**Given task**
Using the listing below, set down each line from the line containing "extrude(amount=5.0)" through the line containing "Vector(map(max, high, point))", both ends included, exactly and with nothing added.

**Dataset excerpt**
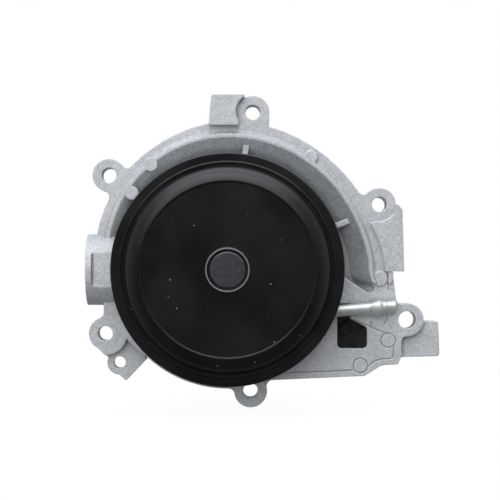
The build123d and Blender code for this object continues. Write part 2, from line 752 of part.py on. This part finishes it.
# Rolling diaphragm: a flat sheet on the piston, one fold on each side of it, and two beads
fold_rear = fold_height - diaphragm_thickness
sheet_rear = sheet_front - diaphragm_thickness
bead_rear = chamber_front - 1.8
bead_front = chamber_front - 0.2
with BuildPart() as diaphragm:
    revolve(profile((23.7, bead_rear), (24.1, bead_rear), (24.1, fold_rear), (26.9, fold_rear),
                    (26.9, sheet_rear), (46.1, sheet_rear), (46.1, fold_rear), (48.9, fold_rear),
                    (48.9, bead_rear), (49.3, bead_rear), (49.3, bead_front), (47.9, bead_front),
                    (47.9, bead_rear), (48.1, bead_rear), (48.1, fold_height), (46.9, fold_height),
                    (46.9, sheet_front), (26.1, sheet_front), (26.1, fold_height), (24.9, fold_height),
                    (24.9, bead_rear), (25.3, bead_rear), (25.3, bead_front), (23.7, bead_front)),
            axis=Axis.Y)
    extrude(cut_holes(rod_points, rod_radius + 0.3), amount=60, mode=Mode.SUBTRACT)
save(diaphragm, "diaphragm")

for band_name, band_inner, band_outer in (("inner_bead_band", 25.3, 26.0), ("outer_bead_band", 47.2, 47.9)):
    with BuildPart() as bead_band:
        revolve(ring(band_inner, band_outer, bead_rear, bead_front), axis=Axis.Y)
    save(bead_band, band_name)

spring_rear = spring_cup_floor + spring_wire / 2
spring_front = piston_rear - spring_wire / 2
with BuildPart() as return_springs:
    for x, z in spring_points:
        with BuildLine() as coil:
            Helix(pitch=(spring_front - spring_rear) / spring_turns, height=spring_front - spring_rear,
                  radius=spring_coil_radius, center=(x, -spring_rear, z), direction=(0, -1, 0))
        with BuildSketch(Plane(coil.line @ 0, z_dir=coil.line % 0)):
            Circle(spring_wire / 2)
        sweep(path=coil.line)
save(return_springs, "return_springs")


# ---- side plug and gasket --------------------------------------------------------------

with BuildPart() as core_plug:
    with BuildSketch(Plane.YZ.offset(side_boss_end + 0.8)):
        with Locations((-core_bore_axis, 0)):
            Circle(core_bore_radius)
    extrude(amount=5)
    with BuildSketch(Plane.YZ.offset(side_boss_end + 0.8)):
        with Locations((-core_bore_axis, 0)):
            Circle(core_bore_radius - 1)
    extrude(amount=3.8, mode=Mode.SUBTRACT)
save(core_plug, "core_plug")

with BuildPart() as gasket:
    with BuildSketch(face_plane(0)):
        with BuildLine():
            Spline(*gasket_path, periodic=True)
        trace(line_width=gasket_width)
    extrude(amount=gasket_depth)
save(gasket, "gasket")


# ---- vacuum pipe and pocket insert -----------------------------------------------------

with BuildPart() as vacuum_pipe:
    # Straight tube, then a hose barb: a long cone, a steep shoulder, and a grooved collar at the mouth
    with BuildSketch(pipe_profile_plane):
        with BuildLine():
            Polyline((0, pipe_bore_radius), (0, pipe_radius), (pipe_length - 13.6, pipe_radius),
                     (pipe_length - 9.6, barb_radius - 0.15), (pipe_length - 8.6, barb_radius),
                     (pipe_length - 8.0, barb_radius - 0.3), (pipe_length - 6.8, 3.4),
                     (pipe_length - 5.3, 3.4), (pipe_length - 5.1, 2.9), (pipe_length - 4.8, 2.9),
                     (pipe_length - 4.6, 3.35), (pipe_length - 0.3, 3.3), (pipe_length, 3.0),
                     (pipe_length, pipe_bore_radius), close=True)
        make_face()
    revolve(axis=Axis(pipe_profile_plane.origin, pipe_direction))
save(vacuum_pipe, "vacuum_pipe")

insert_thickness = 1.6
insert_block_front = 11.0
insert_outline = [(59.2, -18.5), (65.7, -18.5), (65.7, -26.4), (74.8, -31.3), (74.8, -42.1), (59.2, -42.1)]
insert_block = [(59.2, -18.5), (65.7, -18.5), (65.7, -26.4), (59.2, -26.4)]
insert_dome = (64.0, -31.6)
insert_dome_radius = 3.6

with BuildPart() as pocket_insert:
    with BuildSketch(face_plane(pocket_floor)):
        with BuildLine():
            Polyline(*insert_outline, close=True)
        make_face()
    extrude(amount=insert_thickness)
    fillet(on_edges(pocket_insert, insert_outline[3:]), 2.2)
    with BuildSketch(face_plane(pocket_floor)):
        with BuildLine():
            Polyline(*insert_block, close=True)
        make_face()
    extrude(amount=insert_block_front - pocket_floor)
    with BuildSketch(face_plane(pocket_floor)):
        with Locations(insert_dome):
            Circle(insert_dome_radius)
    extrude(amount=5.0)
    fillet(pocket_insert.faces().filter_by(Axis.Y).filter_by(
        lambda face: abs(face.center().Y + pocket_floor + 5.0) < 0.01).edges(), 1.5)
save(pocket_insert, "pocket_insert")
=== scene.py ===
import json
import math

import bmesh
import bpy
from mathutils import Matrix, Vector


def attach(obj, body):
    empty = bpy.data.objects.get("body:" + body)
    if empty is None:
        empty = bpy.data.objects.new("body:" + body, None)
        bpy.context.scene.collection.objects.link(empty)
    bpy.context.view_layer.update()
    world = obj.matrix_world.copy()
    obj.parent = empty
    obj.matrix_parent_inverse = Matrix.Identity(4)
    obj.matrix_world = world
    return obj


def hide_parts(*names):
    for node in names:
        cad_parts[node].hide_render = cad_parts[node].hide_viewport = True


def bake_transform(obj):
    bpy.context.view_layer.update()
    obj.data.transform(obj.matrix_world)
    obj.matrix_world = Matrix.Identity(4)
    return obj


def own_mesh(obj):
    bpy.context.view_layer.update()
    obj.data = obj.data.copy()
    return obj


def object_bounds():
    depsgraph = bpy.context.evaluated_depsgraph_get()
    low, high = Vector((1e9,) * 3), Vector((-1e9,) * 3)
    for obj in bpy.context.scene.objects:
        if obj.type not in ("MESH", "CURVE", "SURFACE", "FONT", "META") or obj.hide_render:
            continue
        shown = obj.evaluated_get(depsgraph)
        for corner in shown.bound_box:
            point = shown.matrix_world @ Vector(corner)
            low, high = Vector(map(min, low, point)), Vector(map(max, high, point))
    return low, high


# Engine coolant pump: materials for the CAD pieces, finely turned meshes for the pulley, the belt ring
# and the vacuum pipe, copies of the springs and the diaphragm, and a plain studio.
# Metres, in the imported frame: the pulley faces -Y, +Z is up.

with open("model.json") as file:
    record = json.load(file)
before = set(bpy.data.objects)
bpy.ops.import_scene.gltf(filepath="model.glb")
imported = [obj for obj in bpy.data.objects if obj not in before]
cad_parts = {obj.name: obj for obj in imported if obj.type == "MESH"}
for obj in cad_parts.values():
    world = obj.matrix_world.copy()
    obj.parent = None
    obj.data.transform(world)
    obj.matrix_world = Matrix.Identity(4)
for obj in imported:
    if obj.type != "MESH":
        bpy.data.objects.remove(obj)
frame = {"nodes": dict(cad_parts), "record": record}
cad_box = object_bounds()
nodes = frame["nodes"]
MM = 0.001


# ---- node helpers ----------------------------------------------------------------------

def add(tree, kind, inputs=None, **settings):
    """New shader node. Inputs are sockets to link, or values."""
    made = tree.nodes.new(kind)
    for key, value in settings.items():
        setattr(made, key, value)
    for key, value in (inputs or {}).items():
        if isinstance(value, bpy.types.NodeSocket):
            tree.links.new(value, made.inputs[key])
        else:
            made.inputs[key].default_value = value
    return made


def grey(value, alpha=1.0):
    return (value, value, value, alpha)


def noise(tree, where, size, detail=3.0, roughness=0.55):
    """Noise whose blotches are about size millimetres across."""
    texture = add(tree, "ShaderNodeTexNoise",
                  {"Vector": where, "Scale": 1.0 / (size * MM), "Detail": detail, "Roughness": roughness})
    return texture.outputs["Fac"]


def math_node(tree, operation, a, b=0.0, clamp=False):
    return add(tree, "ShaderNodeMath", {0: a, 1: b}, operation=operation, use_clamp=clamp).outputs[0]


def product(tree, first, *others):
    """All the values multiplied together."""
    for other in others:
        first = math_node(tree, "MULTIPLY", first, other)
    return first


def dot_product(tree, a, b):
    return add(tree, "ShaderNodeVectorMath", {0: a, 1: b}, operation="DOT_PRODUCT").outputs["Value"]


def spread(tree, value, low, high, to_low=0.0, to_high=1.0):
    """Maps low..high to to_low..to_high, clamped."""
    mapped = add(tree, "ShaderNodeMapRange",
                 {"Value": value, "From Min": low, "From Max": high, "To Min": to_low, "To Max": to_high})
    return mapped.outputs[0]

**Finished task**
    extrude(amount=5.0)
    fillet(pocket_insert.faces().filter_by(Axis.Y).filter_by(
        lambda face: abs(face.center().Y + pocket_floor + 5.0) < 0.01).edges(), 1.5)
save(pocket_insert, "pocket_insert")
=== scene.py ===
import json
import math

import bmesh
import bpy
from mathutils import Matrix, Vector


def attach(obj, body):
    empty = bpy.data.objects.get("body:" + body)
    if empty is None:
        empty = bpy.data.objects.new("body:" + body, None)
        bpy.context.scene.collection.objects.link(empty)
    bpy.context.view_layer.update()
    world = obj.matrix_world.copy()
    obj.parent = empty
    obj.matrix_parent_inverse = Matrix.Identity(4)
    obj.matrix_world = world
    return obj


def hide_parts(*names):
    for node in names:
        cad_parts[node].hide_render = cad_parts[node].hide_viewport = True


def bake_transform(obj):
    bpy.context.view_layer.update()
    obj.data.transform(obj.matrix_world)
    obj.matrix_world = Matrix.Identity(4)
    return obj


def own_mesh(obj):
    bpy.context.view_layer.update()
    obj.data = obj.data.copy()
    return obj


def object_bounds():
    depsgraph = bpy.context.evaluated_depsgraph_get()
    low, high = Vector((1e9,) * 3), Vector((-1e9,) * 3)
    for obj in bpy.context.scene.objects:
        if obj.type not in ("MESH", "CURVE", "SURFACE", "FONT", "META") or obj.hide_render:
            continue
        shown = obj.evaluated_get(depsgraph)
        for corner in shown.bound_box:
            point = shown.matrix_world @ Vector(corner)
            low, high = Vector(map(min, low, point)), Vector(map(max, high, point))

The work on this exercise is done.